Hurricane statistics for 2015 show that four hurricanes formed in 2015, which brings the combined 2013 through 2015 total to 12 hurricanes. This is the lowest three-year total since 1992 through 1994. Those years saw 11 hurricanes.

Hurricane Joaquin was the first Category 4 or 5 hurricane to impact the Bahamas during October since 1866.

Other statistics show that Florida has gone without a hurricane since 2005. This is the longest period on record, shattering the previous record of five years from 1980 through 1984. And no major hurricanes made U.S. landfall in 2015. The last major hurricane to make U.S. landfall was Wilma in 2005, so the United States has now gone 10 years without a major hurricane landfall. Since 1878, the United States has never had a 10-year period without a major hurricane landfall.

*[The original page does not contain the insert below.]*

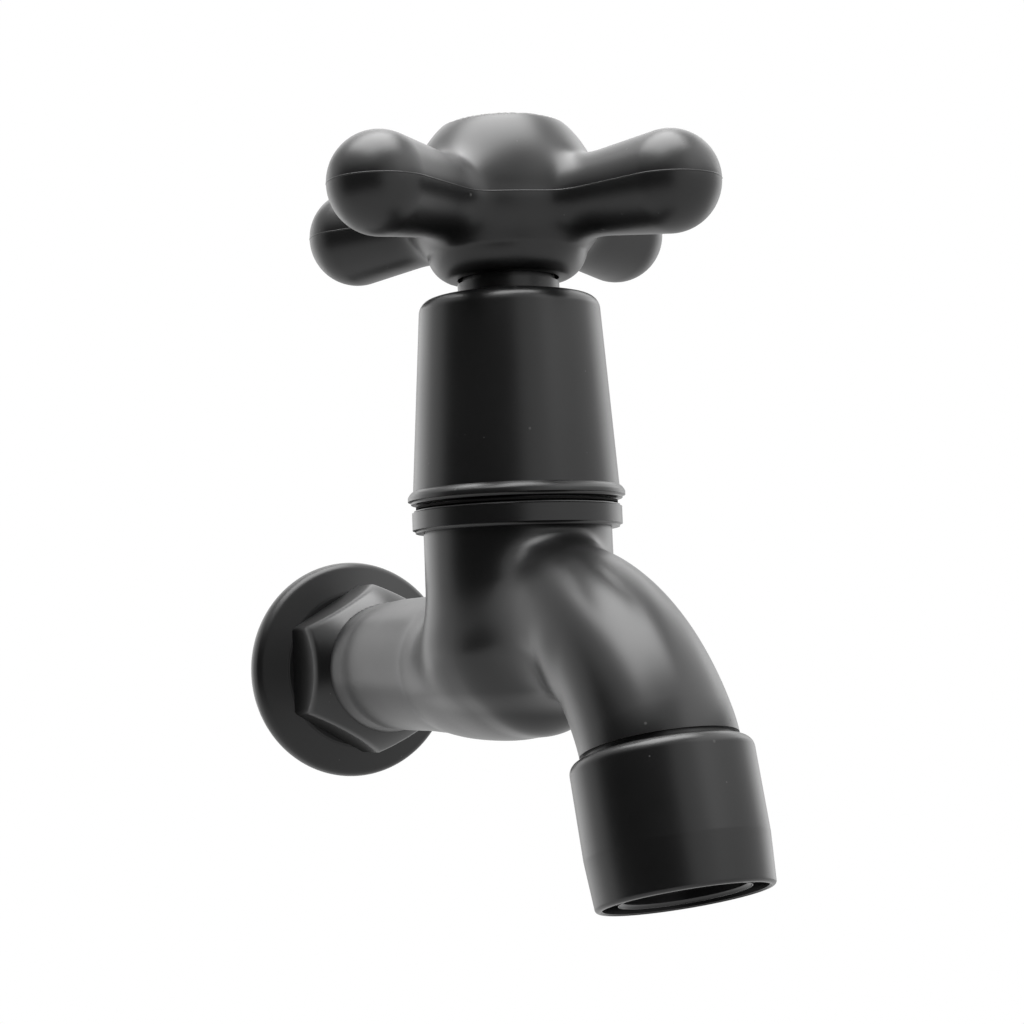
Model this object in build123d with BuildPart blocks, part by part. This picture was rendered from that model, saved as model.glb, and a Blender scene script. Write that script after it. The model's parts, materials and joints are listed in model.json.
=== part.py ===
from build123d import *
from math import cos, pi, radians, sin, sqrt, tan
import os

# A wall-mounted garden tap moulded in plastic. Turning the cross handle raises the spindle
# on its thread and lifts a rubber washer off the seat. Millimetres.
# The origin is the centre of the wall face on the inlet axis. The inlet thread runs
# along +Y into the wall, +Z is up and the spout points along -Y.

os.makedirs("parts", exist_ok=True)

# Main places
reach = 64.3  # wall face to valve axis
slip = 0.1  # radial gap where one fixed piece sits in another
running = 0.08  # radial gap round the turning spindle
face_gap = 0.2  # gap between faces that part or slide when the tap opens

# Inlet
thread_r = 20.955 / 2  # half-inch parallel pipe thread, outside
thread_length = 15.0
thread_chamfer = 1.0
tube_r = 10.5
shank_r = 10.1  # under the wall flange
bore_r = 7.0

# Wall flange
flange_r = 18.25
flange_depth = 5.5
flange_rim = 1.5  # height of the widest line of the rim above the wall
flange_edge_r = 16.2
flange_slope = 1.2
flange_flat_r = 13.2
flange_edge_round = 4.0
flange_recess_depth = 2.5
flange_recess_r = 15.6
flange_hub_r = 12.6

# Hexagon behind the inlet tube
hex_across = 24.7
hex_corner_depth = 5.2
hex_depth = 11.2
hex_base_r = 10.9
hex_hollow = 10.0  # radius of the dished front of the hexagon

# Valve chamber and neck
belly_r = 11.55
belly_shift = 9.3  # widest place of the belly, from the valve axis towards the wall
belly_curve = 75.0
belly_nose = 13.4  # front of the belly, from the valve axis
belly_nose_length = 6.0  # rounded end of the belly, under the spout
spout_blend = 5.0
neck_r = 14.0
neck_round = 3.6  # height at which the neck starts to round under
collar_r = 15.6
collar_bottom = 19.6
collar_top = 23.2
collar_edge = 0.5
spigot_r = 12.3  # threaded top of the neck, inside the cup
spigot_top = 34.0
chamber_r = 10.0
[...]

The Atlantic has seen a large increase in major hurricanes during the recent period of 1995 through 2015 with an average of 3.4 per year. By comparison, the prior 25-year period of 1970 through 1994 saw an average of 1.5 per year. The United States has been fortunate that few major hurricanes have made landfall except in the two very damaging years of 2004 and 2005.

The Atlantic basin has had 27 major hurricanes since Wilma, with no major hurricane landfalls. The 20th-century average is that approximately 30 percent of all major hurricanes forming in the Atlantic make U.S. landfall.

Klotzbach and Gray attribute the upturn in major hurricane activity since 1995 as well as the earlier increase in major hurricane activity from the late 1940s through the mid-1960s to natural multi-decadal variability in the strength of the Atlantic Multidecadal Oscillation or Atlantic Thermohaline Circulation.